Waiting in the delivery room with my sister and brother-in-law, for my nephew to arrive into the world.
Waiting for my ex-wife to decide if she wanted to give our marriage another shot.
In all these moments of waiting, I felt suspended in something bigger than me. Like Christ in the garden, I also had an idea of what I desired as an outcome. Sometimes, I even cried out for it. For my grandfather to go peacefully. For the surgeries to be successful. For a healthy and relatively painless birth. For my wife to come back. Like Christ though, I knew that my will was not the holy thing being offered. In waiting, I was being offered a life that I didn’t always have to control. There, I find my faith.

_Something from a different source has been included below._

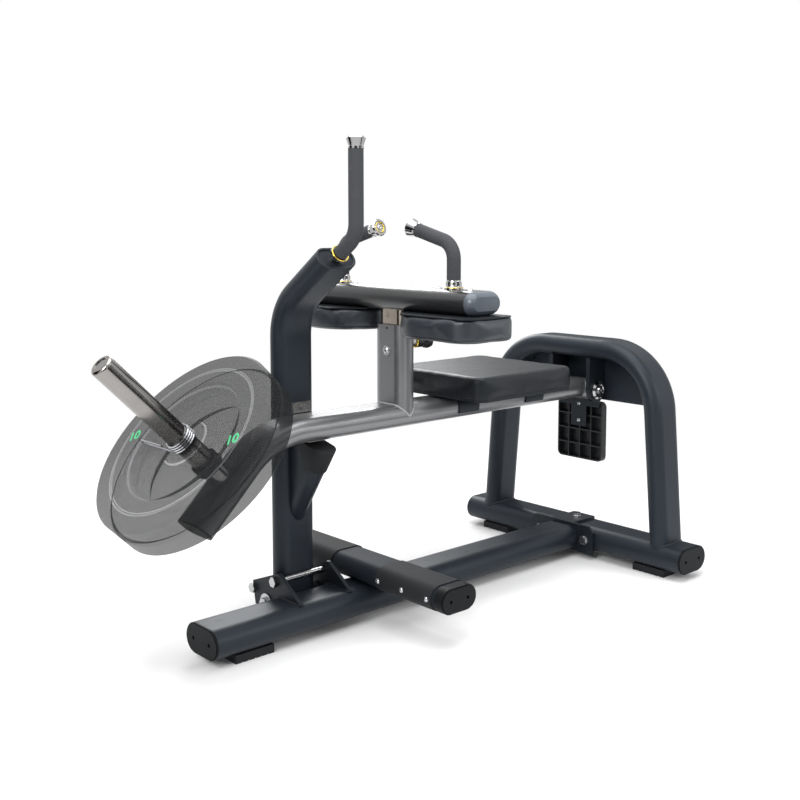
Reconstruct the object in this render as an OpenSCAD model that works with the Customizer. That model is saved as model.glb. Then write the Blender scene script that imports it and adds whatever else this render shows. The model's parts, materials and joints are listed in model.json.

I imagine in prayer what it would be like to wait today, unaware that tomorrow he will rise. What work would my grief reveal? Would I wish that I had spent more time with him when I could have? Would I wish I spent less time in skepticism and more in belief? Would I freeze up and harden my heart, painfully aware that I’ve fallen in love with one who is gone? Would I be looking for a new savior, the next thing to bring me to my knees, too afraid to live without him? Would I diminish him and betray my own heart, as a protection from the grief?
What would waiting reveal for you today?
Sit with it. Don’t push it away. Sit with it in others. Don’t solve it. Just sit with it.
Tomorrow, let us come to him astonished, fully ready to experience life through the impossible.